The request:
Everything from the line containing "Keep writing the" down to the line containing "LEAF_R = 45" is to be returned exactly; include both boundary lines and leave out all others.

Excerpted data:
● ● ● ● ●
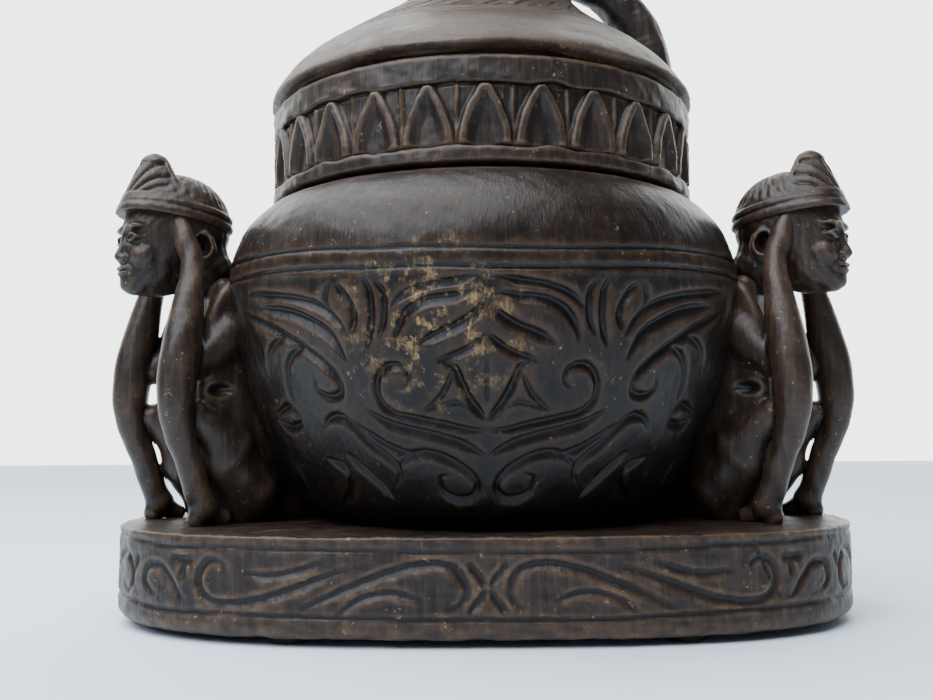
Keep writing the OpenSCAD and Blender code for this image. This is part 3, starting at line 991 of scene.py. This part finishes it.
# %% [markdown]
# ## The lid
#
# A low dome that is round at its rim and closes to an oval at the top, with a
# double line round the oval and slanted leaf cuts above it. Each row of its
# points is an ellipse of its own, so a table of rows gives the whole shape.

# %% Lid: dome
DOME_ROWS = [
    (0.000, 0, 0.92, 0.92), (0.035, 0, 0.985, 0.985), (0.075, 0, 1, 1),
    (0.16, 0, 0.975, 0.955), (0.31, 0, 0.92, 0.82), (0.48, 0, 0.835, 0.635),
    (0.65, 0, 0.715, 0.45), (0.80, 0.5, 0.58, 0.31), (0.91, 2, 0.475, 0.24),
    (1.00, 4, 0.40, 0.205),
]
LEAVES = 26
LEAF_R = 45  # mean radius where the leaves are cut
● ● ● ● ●
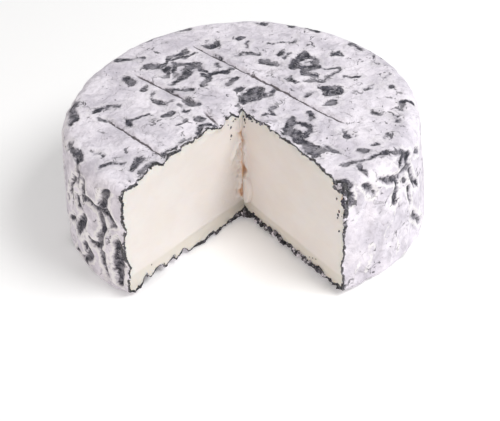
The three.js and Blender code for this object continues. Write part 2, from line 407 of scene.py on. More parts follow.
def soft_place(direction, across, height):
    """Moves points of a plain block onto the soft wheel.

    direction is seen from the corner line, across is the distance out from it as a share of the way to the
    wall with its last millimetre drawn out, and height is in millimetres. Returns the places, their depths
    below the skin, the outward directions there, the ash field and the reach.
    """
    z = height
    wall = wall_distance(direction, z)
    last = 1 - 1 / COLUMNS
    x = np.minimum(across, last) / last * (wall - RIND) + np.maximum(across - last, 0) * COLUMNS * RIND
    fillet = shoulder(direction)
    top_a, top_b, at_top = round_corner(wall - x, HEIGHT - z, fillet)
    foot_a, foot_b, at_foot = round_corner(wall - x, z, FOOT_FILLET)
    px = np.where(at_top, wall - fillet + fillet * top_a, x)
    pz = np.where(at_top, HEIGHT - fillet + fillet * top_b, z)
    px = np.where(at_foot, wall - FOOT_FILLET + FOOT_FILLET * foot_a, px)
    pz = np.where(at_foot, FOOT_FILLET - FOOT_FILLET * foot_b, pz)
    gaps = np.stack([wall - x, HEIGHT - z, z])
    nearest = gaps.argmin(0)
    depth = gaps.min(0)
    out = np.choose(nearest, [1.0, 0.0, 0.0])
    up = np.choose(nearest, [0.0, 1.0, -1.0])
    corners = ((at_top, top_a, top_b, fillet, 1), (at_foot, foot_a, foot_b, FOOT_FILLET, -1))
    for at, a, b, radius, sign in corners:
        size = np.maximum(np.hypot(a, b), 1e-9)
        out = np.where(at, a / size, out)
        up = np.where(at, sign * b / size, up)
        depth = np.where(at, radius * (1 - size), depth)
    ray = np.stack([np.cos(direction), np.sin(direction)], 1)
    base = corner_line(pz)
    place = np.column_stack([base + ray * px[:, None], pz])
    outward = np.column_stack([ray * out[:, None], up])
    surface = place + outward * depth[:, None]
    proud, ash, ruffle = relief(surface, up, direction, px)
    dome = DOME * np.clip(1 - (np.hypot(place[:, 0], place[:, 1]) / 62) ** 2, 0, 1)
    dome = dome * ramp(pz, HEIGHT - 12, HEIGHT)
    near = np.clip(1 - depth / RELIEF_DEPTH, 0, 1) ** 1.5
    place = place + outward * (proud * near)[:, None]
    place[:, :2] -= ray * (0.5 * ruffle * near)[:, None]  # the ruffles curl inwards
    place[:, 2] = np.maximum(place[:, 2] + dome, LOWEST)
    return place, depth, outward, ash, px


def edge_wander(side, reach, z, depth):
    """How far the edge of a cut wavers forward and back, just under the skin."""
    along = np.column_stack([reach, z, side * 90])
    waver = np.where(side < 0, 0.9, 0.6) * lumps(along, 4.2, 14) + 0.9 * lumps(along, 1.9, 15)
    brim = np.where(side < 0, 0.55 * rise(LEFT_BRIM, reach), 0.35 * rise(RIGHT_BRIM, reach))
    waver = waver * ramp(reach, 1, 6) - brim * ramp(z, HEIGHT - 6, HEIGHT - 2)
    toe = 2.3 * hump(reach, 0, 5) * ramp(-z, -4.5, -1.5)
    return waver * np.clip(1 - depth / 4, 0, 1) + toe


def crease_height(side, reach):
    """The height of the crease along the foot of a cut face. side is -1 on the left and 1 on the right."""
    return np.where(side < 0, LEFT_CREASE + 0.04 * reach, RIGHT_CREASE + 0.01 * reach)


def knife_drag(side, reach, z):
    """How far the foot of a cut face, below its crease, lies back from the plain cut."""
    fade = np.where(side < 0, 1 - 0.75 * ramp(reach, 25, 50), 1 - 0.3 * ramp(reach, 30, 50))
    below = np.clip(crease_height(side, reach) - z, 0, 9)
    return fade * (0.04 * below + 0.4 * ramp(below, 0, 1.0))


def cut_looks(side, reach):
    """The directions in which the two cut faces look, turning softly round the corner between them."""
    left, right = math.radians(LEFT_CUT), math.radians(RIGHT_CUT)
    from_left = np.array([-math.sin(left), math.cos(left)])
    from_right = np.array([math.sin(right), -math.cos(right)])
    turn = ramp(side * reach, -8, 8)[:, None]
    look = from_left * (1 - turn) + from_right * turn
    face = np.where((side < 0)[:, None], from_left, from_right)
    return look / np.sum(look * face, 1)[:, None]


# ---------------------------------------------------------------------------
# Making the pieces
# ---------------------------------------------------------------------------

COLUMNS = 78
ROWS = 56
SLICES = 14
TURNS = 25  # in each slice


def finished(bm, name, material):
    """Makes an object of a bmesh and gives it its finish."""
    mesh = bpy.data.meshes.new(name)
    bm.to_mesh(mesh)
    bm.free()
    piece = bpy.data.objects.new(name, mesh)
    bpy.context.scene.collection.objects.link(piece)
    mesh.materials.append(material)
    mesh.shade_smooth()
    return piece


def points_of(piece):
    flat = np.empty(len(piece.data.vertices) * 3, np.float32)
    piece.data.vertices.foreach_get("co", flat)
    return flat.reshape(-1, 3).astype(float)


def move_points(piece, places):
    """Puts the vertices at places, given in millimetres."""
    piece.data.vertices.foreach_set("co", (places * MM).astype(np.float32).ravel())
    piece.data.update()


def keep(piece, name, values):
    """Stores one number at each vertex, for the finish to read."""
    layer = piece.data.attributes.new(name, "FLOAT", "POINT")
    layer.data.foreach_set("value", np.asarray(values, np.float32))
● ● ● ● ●
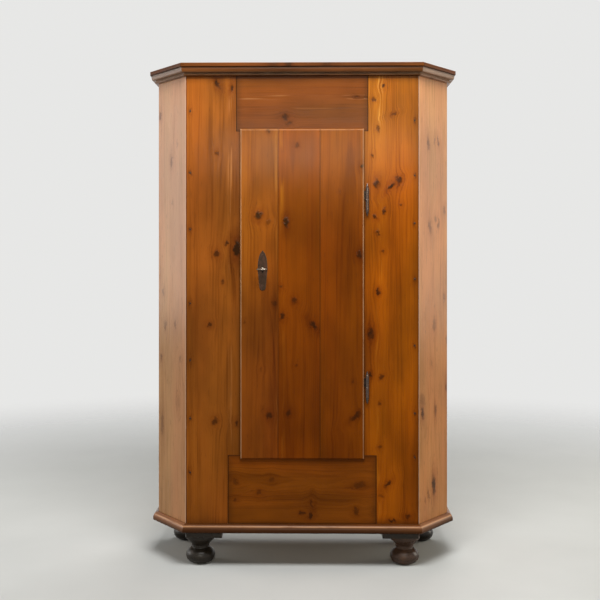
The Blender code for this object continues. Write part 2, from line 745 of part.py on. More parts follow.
● ● ● ● ●
Written reply:
Keep writing the OpenSCAD and Blender code for this image. This is part 3, starting at line 991 of scene.py. This part finishes it.
# %% [markdown]
# ## The lid
#
# A low dome that is round at its rim and closes to an oval at the top, with a
# double line round the oval and slanted leaf cuts above it. Each row of its
# points is an ellipse of its own, so a table of rows gives the whole shape.

# %% Lid: dome
DOME_ROWS = [
    (0.000, 0, 0.92, 0.92), (0.035, 0, 0.985, 0.985), (0.075, 0, 1, 1),
    (0.16, 0, 0.975, 0.955), (0.31, 0, 0.92, 0.82), (0.48, 0, 0.835, 0.635),
    (0.65, 0, 0.715, 0.45), (0.80, 0.5, 0.58, 0.31), (0.91, 2, 0.475, 0.24),
    (1.00, 4, 0.40, 0.205),
]
LEAVES = 26
LEAF_R = 45  # mean radius where the leaves are cut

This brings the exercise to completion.